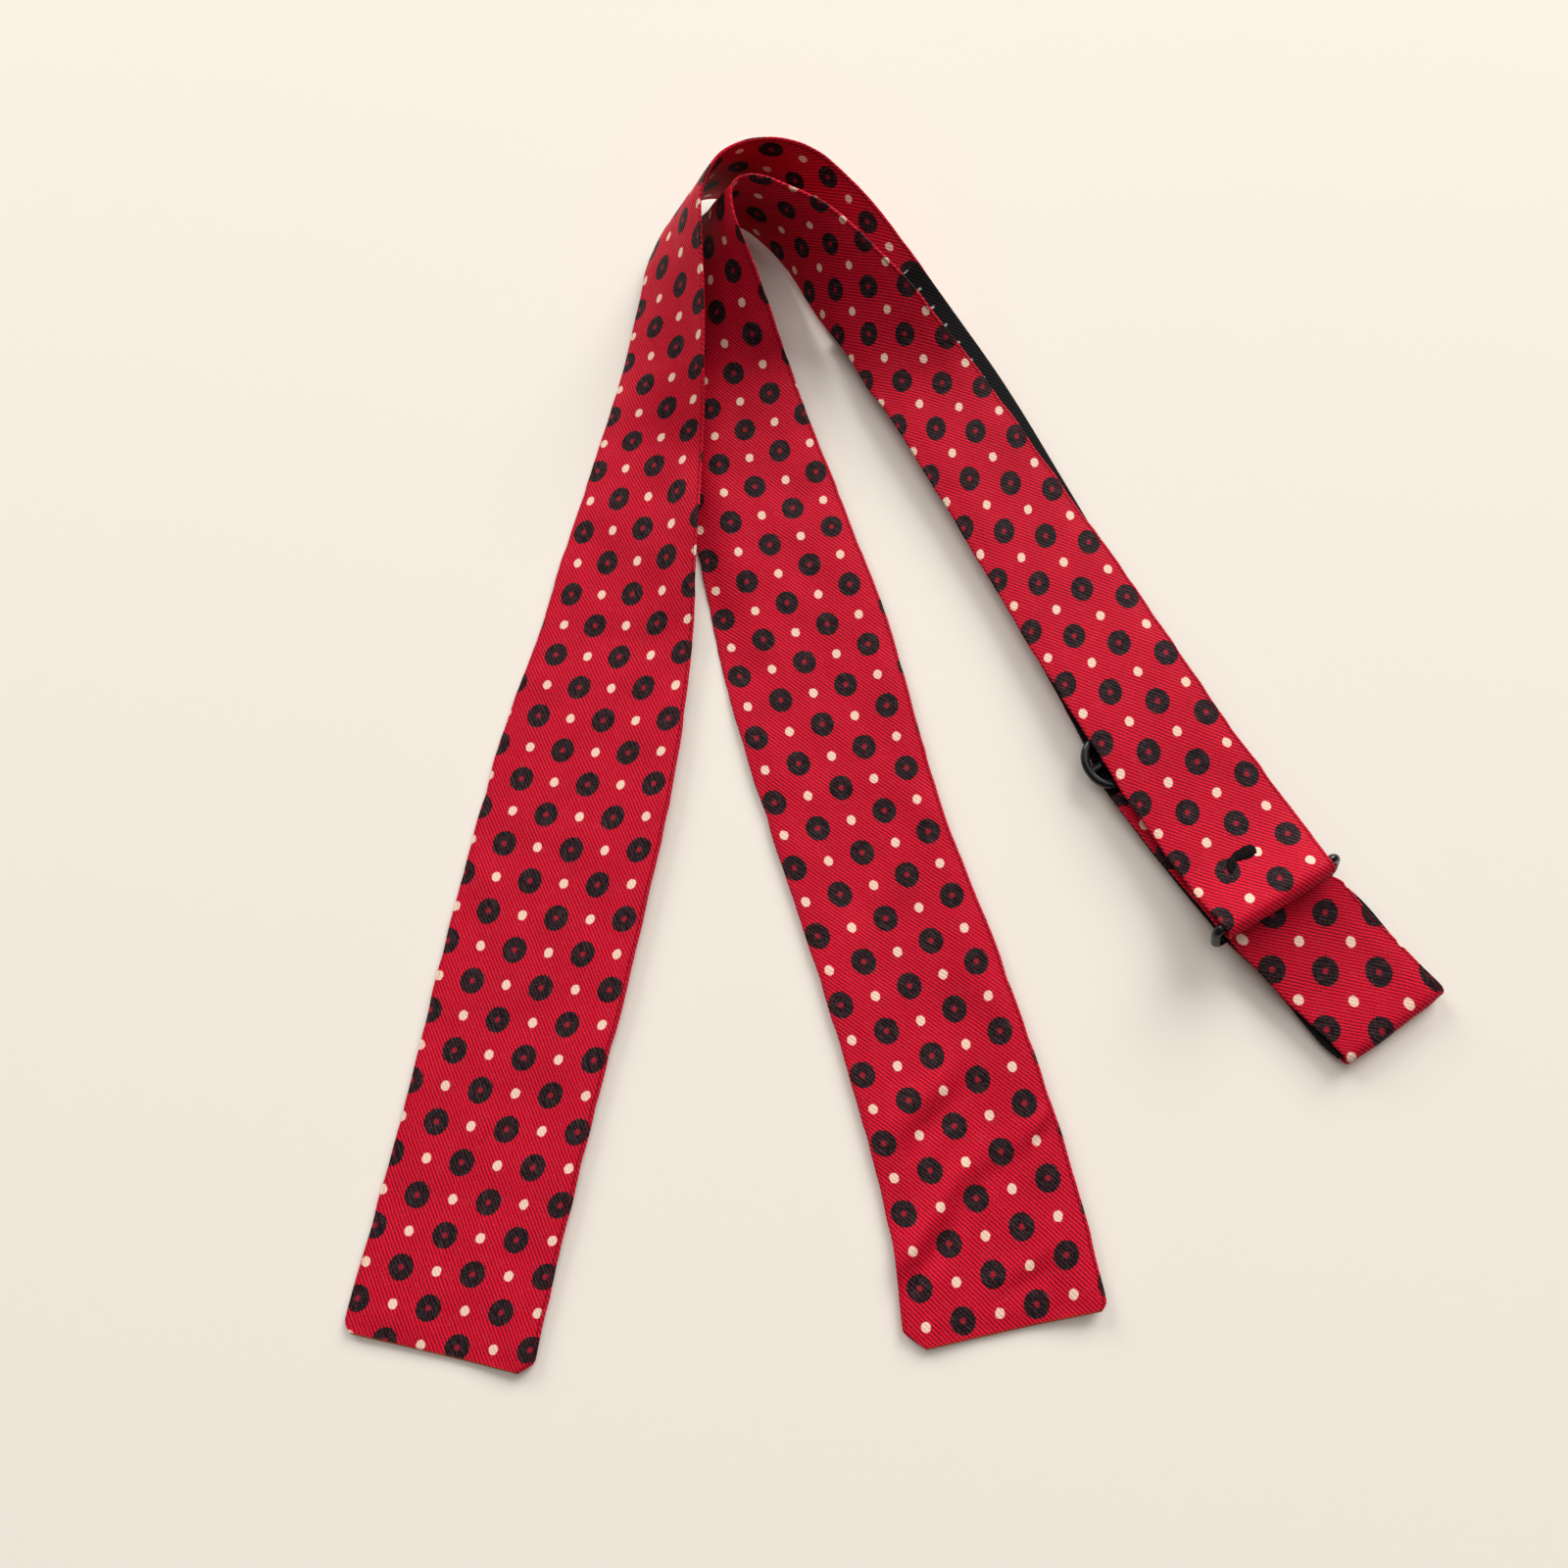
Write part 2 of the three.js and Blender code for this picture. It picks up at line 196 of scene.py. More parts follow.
def evenly(sections, step, ends):
    """Rows at even distances along a strip, and at the given small distances from its ends."""
    lengths = [0.0]
    for a, b in zip(sections, sections[1:]):
        lengths.append(lengths[-1] + (b.centre - a.centre).length)
    middle = lengths[-1] - 2 * ends[-1]
    count = round(middle / step)
    marks = list(ends) + [ends[-1] + middle * i / count for i in range(1, count)]
    marks += [lengths[-1] - end for end in reversed(ends)]
    found = []
    k = 0
    for mark in marks:
        while k < len(sections) - 2 and lengths[k + 1] < mark:
            k += 1
        share = (mark - lengths[k]) / (lengths[k + 1] - lengths[k])
        a, b = sections[k], sections[k + 1]
        found.append(Section(a.centre.lerp(b.centre, share), a.across.lerp(b.across, share).normalized(),
                             a.width + (b.width - a.width) * share))
    rows = []
    for i, section in enumerate(found):
        ahead = found[min(i + 1, len(found) - 1)].centre - found[max(i - 1, 0)].centre
        normal = section.across.cross(ahead).normalized()
        rows.append(Row(marks[i], section.centre, section.across, normal, section.width))
    return rows


def smooth_step(low, high, value):
    share = min(max((value - low) / (high - low), 0), 1)
    return share * share * (3 - 2 * share)


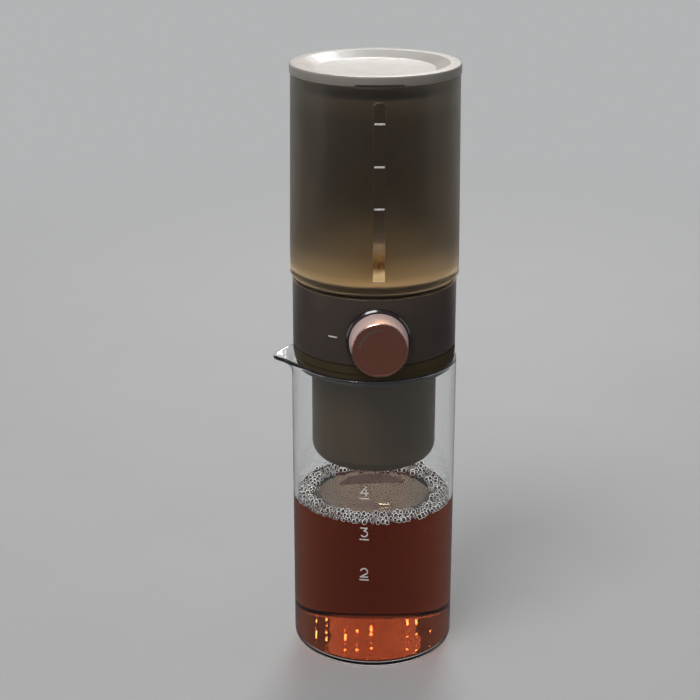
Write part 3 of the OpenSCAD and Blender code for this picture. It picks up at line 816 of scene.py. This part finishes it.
class Palette:
    """Every finish of the object, made once."""

    def __init__(self) -> None:
        """Makes the finishes. Of each pair of colours the first is the brighter."""
        along_z, along_y = (1.0, 1.0, 12.0), (1.0, 8.0, 1.0)
        self.glass = ClearGlass().make()
        self.wet_glass = ClearGlass("wet_glass", ior=1.12, edge=0.0).make()
        # The rim's glass carries the painted highlight further in from its edges, at every height.
        self.highlit_rim_glass = ClearGlass("highlit_rim_glass", edge_from=0.5, edge_below=1.0).make()
        self.coffee = BrewedCoffee("coffee_body", 1.0).make()
        self.coffee_top = BrewedCoffee("coffee_surface", 1.22, 0.04 * MM).make()
        self.froth = Froth().make()
        self.frosted = FrostedTank().make()
        self.window = ClearWindow().make()
        self.satin = SmokyPlastic("smoky_satin", (0.062, 0.044, 0.024), (0.048, 0.034, 0.018), 0.42,
                                  grain=0.008 * MM, specular=0.06).make()
        self.gloss = SmokyPlastic("smoky_gloss", (0.066, 0.051, 0.043), (0.050, 0.039, 0.033), 0.18,
                                  coat=0.08, specular=0.2).make()
        # The lid's smoky gloss, made far paler than the housing's: the paleness is painted sheen of the bright
        # surroundings on its top.
        self.lid = SmokyPlastic("lid_gloss_and_sheen", (0.25, 0.23, 0.205), (0.215, 0.197, 0.176), 0.36,
                                coat=0.05, specular=0.25).make()
        # A pale copy of the tank's smoky plastic for its floor, so that the floor reads as lit: a painted glow.
        self.tank_floor = SmokyPlastic("tank_floor", (0.60, 0.50, 0.34), (0.52, 0.43, 0.29), 0.35, coat=0.2).make()
        self.silicone = SmokyPlastic("silicone", (0.030, 0.030, 0.032), (0.022, 0.022, 0.024), 0.55,
                                     grain=0.01 * MM).make()
        self.black = SmokyPlastic("black_plastic", (0.014, 0.010, 0.015), (0.008, 0.006, 0.010), 0.2,
                                  coat=0.6).make()
        self.steel = SpunMetal("stainless", (0.66, 0.66, 0.67), (0.50, 0.50, 0.51), 0.28, along_z).make()
        self.brass = SpunMetal("brass", (0.83, 0.61, 0.28), (0.62, 0.42, 0.16), 0.25, (1.0, 1.0, 10.0)).make()
        self.knob_side = SpunMetal("rose_gold", (0.86, 0.66, 0.63), (0.78, 0.57, 0.54), 0.36, along_y,
                                   metal=0.4).make()
        # The face's darker, redder rose gold is partly its spun finish and partly painted shade.
        self.spun_face_and_shade = SpunFace("rose_gold_face", (0.70, 0.32, 0.22), (0.54, 0.235, 0.16), 0.2015).make()
        self.knob_ring = SpunMetal("rose_gold_bevel", (0.62, 0.40, 0.34), (0.46, 0.28, 0.23), 0.28,
                                   along_y).make()
        self.white = Ink("printed_white", (0.80, 0.76, 0.74), (0.55, 0.52, 0.50)).make()
        self.engraving = Ink("dial_engraving", (0.13, 0.08, 0.07), (0.09, 0.055, 0.05)).make()


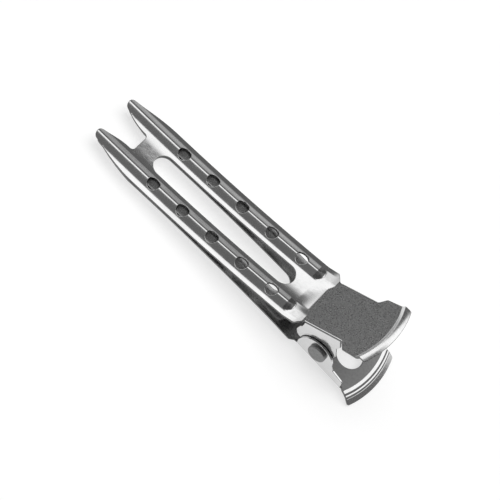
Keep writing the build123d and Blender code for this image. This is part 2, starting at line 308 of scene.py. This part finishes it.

◆ **TASK DIRECTIONS**
Looking at the data above, show all lines where the word "picture" occurs.

◆ **EXERCISE OUTPUT**
Write part 2 of the three.js and Blender code for this picture. It picks up at line 196 of scene.py. More parts follow.
Write part 3 of the OpenSCAD and Blender code for this picture. It picks up at line 816 of scene.py. This part finishes it.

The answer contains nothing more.